Since Woman in Gold is not going to be well-remembered from a critical standpoint, I want to post a thread here saying that, in terms of the details and the basic tone, it Gets It Right.
First, Helen Mirren was an Austrian-American woman while she was playing Maria Altmann. She got the accent down perfectly. She got the mannerisms down perfectly. Every “My dear” was in place, every time she didn’t quite get American humor, every time she was a bit more brusque than someone who was raised in America would be. I had an Austrian-American grandmother, now recently deceased, who did survive the War and who did come to America soon after the War, and the accent and mannerisms and home décor were spot-on. They even got the strudel right! The only thing they didn’t show was the classic Austrian penchant for firm handshakes.
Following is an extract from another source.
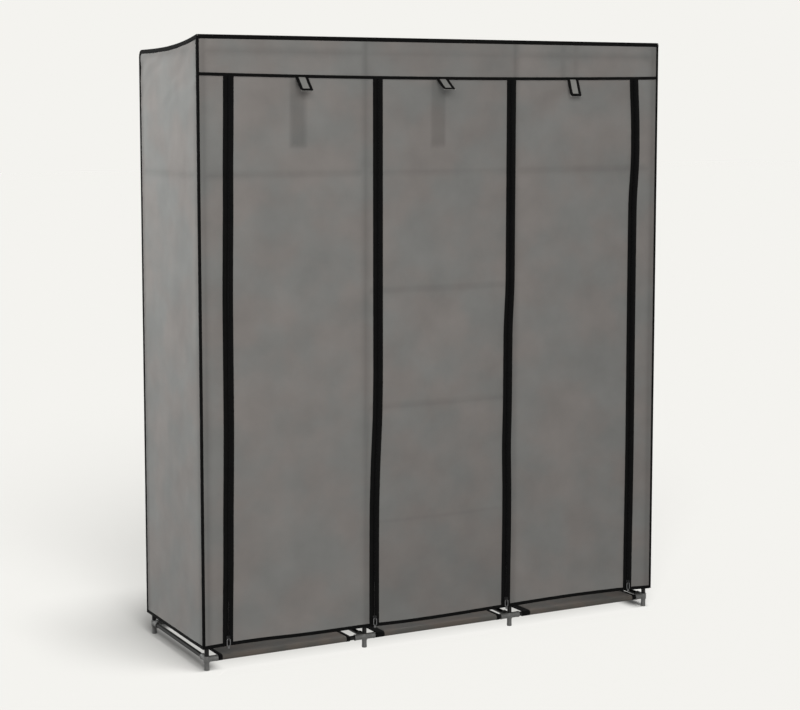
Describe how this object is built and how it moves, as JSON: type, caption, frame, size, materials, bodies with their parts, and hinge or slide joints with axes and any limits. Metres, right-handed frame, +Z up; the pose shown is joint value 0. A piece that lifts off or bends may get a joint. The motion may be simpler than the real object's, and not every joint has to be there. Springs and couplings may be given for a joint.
{
  "type": "portable fabric wardrobe",
  "caption": "Free-standing wardrobe: thin steel tube frame in plastic connectors, sewn fabric cover with roll-up doors between zips, fabric shelves and hanging rods.",
  "frame": {"origin": "on the floor, in the middle of the box round the whole wardrobe and its tie straps", "axes": "+Z up, +X to the right seen from the front, +Y towards the back"},
  "size_m": [1.5, 0.4922, 1.75],
  "materials": {
    "cover_fabric": "matt grey non-woven polypropylene",
    "shelf_fabric": "matt dark grey non-woven polypropylene",
    "black_binding": "matt black woven tape and binding",
    "black_steel": "black powder-coated steel tube",
    "grey_plastic": "grey moulded polypropylene",
    "zip_metal": "grey enamelled zip metal"
  },
  "bodies": {
    "root": {"post_front_1": "black_steel", "foot_connector_front_1": "grey_plastic", "post_front_2": "black_steel", "foot_connector_front_2": "grey_plastic", "post_front_3": "black_steel", "foot_connector_front_3": "grey_plastic", "post_front_4": "black_steel", "foot_connector_front_4": "grey_plastic", "post_back_1": "black_steel", "foot_connector_back_1": "grey_plastic", "post_back_2": "black_steel", "foot_connector_back_2": "grey_plastic", "post_back_3": "black_steel", "foot_connector_back_3": "grey_plastic", "post_back_4": "black_steel", "foot_connector_back_4": "grey_plastic", "base_front_rail_left": "black_steel", "base_front_rail_middle": "black_steel", "base_front_rail_right": "black_steel", "base_side_tube_1": "black_steel", "base_side_tube_2": "black_steel", "base_side_tube_3": "black_steel", "base_side_tube_4": "black_steel", "top_frame": "black_steel", "middle_shelf_1": "shelf_fabric", "middle_shelf_2": "shelf_fabric", "middle_shelf_3": "shelf_fabric", "upper_shelf_left": "shelf_fabric", "base_shelf_left": "shelf_fabric", "upper_shelf_middle": "shelf_fabric", "base_shelf_middle": "shelf_fabric", "upper_shelf_right": "shelf_fabric", "base_shelf_right": "shelf_fabric", "hanging_rod_left": "black_steel", "hanging_rod_right": "black_steel", "cover_left_side": "cover_fabric", "cover_right_side": "cover_fabric", "cover_top_and_back": "cover_fabric", "cover_front_surround": "cover_fabric", "door_left": "cover_fabric", "door_middle": "cover_fabric", "door_right": "cover_fabric", "zip_tape_1": "black_binding", "zip_tape_2": "black_binding", "zip_tape_3": "black_binding", "zip_tape_4": "black_binding"},
    "left_door": {"door_hem_left": "black_binding"},
    "middle_door": {"door_hem_middle": "black_binding"},
    "right_door": {"door_hem_right": "black_binding"},
    "slider_1": {"zip_slider_1": "zip_metal"},
    "slider_2": {"zip_slider_2": "zip_metal"},
    "slider_3": {"zip_slider_3": "zip_metal"},
    "slider_4": {"zip_slider_4": "zip_metal"},
    "pull_1": {"zip_pull_1": "zip_metal"},
    "pull_2": {"zip_pull_2": "zip_metal"},
    "pull_3": {"zip_pull_3": "zip_metal"},
    "pull_4": {"zip_pull_4": "zip_metal"},
    "left_strap": {"tie_strap_left": "cover_fabric"},
    "middle_strap": {"tie_strap_middle": "cover_fabric"},
    "right_strap": {"tie_strap_right": "cover_fabric"}
  },
  "joints": [
    {"name": "left_door_roll", "type": "slide", "parent": "root", "child": "left_door", "axis": [0, 0, 1], "range_m": [0, 1.48], "deforming": ["door_left"]},
    {"name": "middle_door_roll", "type": "slide", "parent": "root", "child": "middle_door", "axis": [0, 0, 1], "range_m": [0, 1.48], "deforming": ["door_middle", "zip_tape_2", "zip_tape_3"]},
    {"name": "right_door_roll", "type": "slide", "parent": "root", "child": "right_door", "axis": [0, 0, 1], "range_m": [0, 1.48], "deforming": ["door_right"]},
    {"name": "slider_1_slide", "type": "slide", "parent": "root", "child": "slider_1", "axis": [0.0113, 0, 0.9999], "range_m": [0, 1.48]},
    {"name": "slider_2_slide", "type": "slide", "parent": "root", "child": "slider_2", "axis": [0.0094, 0, 1], "range_m": [0, 1.48]},
    {"name": "slider_3_slide", "type": "slide", "parent": "root", "child": "slider_3", "axis": [0.0066, 0, 1], "range_m": [0, 1.48]},
    {"name": "slider_4_slide", "type": "slide", "parent": "root", "child": "slider_4", "axis": [0.0043, 0, 1], "range_m": [0, 1.48]},
    {"name": "pull_1_swing", "type": "hinge", "parent": "slider_1", "child": "pull_1", "pos_m": [-0.67685, -0.21038, 0.088], "axis": [-1, 0, 0], "range_deg": [0, 150]},
    {"name": "pull_2_swing", "type": "hinge", "parent": "slider_2", "child": "pull_2", "pos_m": [-0.22095, -0.21038, 0.088], "axis": [-1, 0, 0], "range_deg": [0, 150]},
    {"name": "pull_3_swing", "type": "hinge", "parent": "slider_3", "child": "pull_3", "pos_m": [0.22113, -0.21038, 0.088], "axis": [-1, 0, 0], "range_deg": [0, 150]},
    {"name": "pull_4_swing", "type": "hinge", "parent": "slider_4", "child": "pull_4", "pos_m": [0.6607, -0.21038, 0.088], "axis": [-1, 0, 0], "range_deg": [0, 150]},
    {"name": "left_strap_hinge", "type": "hinge", "parent": "root", "child": "left_strap", "pos_m": [-0.4425, -0.20478, 1.63876], "axis": [-1, 0, 0], "range_deg": [-41, 109]},
    {"name": "middle_strap_hinge", "type": "hinge", "parent": "root", "child": "middle_strap", "pos_m": [0, -0.20478, 1.6365], "axis": [-1, 0, 0], "range_deg": [-52, 98]},
    {"name": "right_strap_hinge", "type": "hinge", "parent": "root", "child": "right_strap", "pos_m": [0.4425, -0.20478, 1.63876], "axis": [-1, 0, 0], "range_deg": [-18, 132]}
  ],
  "couplings": [
    {"joint": "slider_1_slide", "follows": "left_door_roll", "ratio": 1},
    {"joint": "slider_2_slide", "follows": "middle_door_roll", "ratio": 1},
    {"joint": "slider_3_slide", "follows": "middle_door_roll", "ratio": 1},
    {"joint": "slider_4_slide", "follows": "right_door_roll", "ratio": 1}
  ]
}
Second, they set it in 1998 and then took the time to make it look like 1998. Cars, clothing, and computers, from the lingering pastels to the big CRTs to the big tinted glasses on Maria (a decade or so out of date then, but perfect for the frugal Austrian-American War survivor), I could not find a single thing to nitpick. They even resurrected an ancient version of AltaVista to use as a prop search engine, in a scene set a few years prior to Google sweeping that space mostly clean of everything non-Google. No laptops, no cell phones more advanced than a flip-phone, and they even showed an ancient CRT TV set with an old-at-the-time VCR underneath it, reflecting the fact that people keep old shit. Yes, DVDs existed. No, they didn’t immediately make every VCR crumble to dust and blow away.
And, third, of course they got Vienna right. It’s Vienna. It’s right there. Filming there is a no-brainer if you have the budget, but you first have to care, which they obviously did. The only possible nitpick I could mention is that they didn’t show anyone having to pay to use the crapper; everything else is perfect.
So, no, the film likely won’t win awards and it will likely have a disappointing box-office. It is, however, an example of how perfectly a character can be brought to life, and how perfectly a specific scene can be set. If you want mimetic fiction, this is mimesis in action.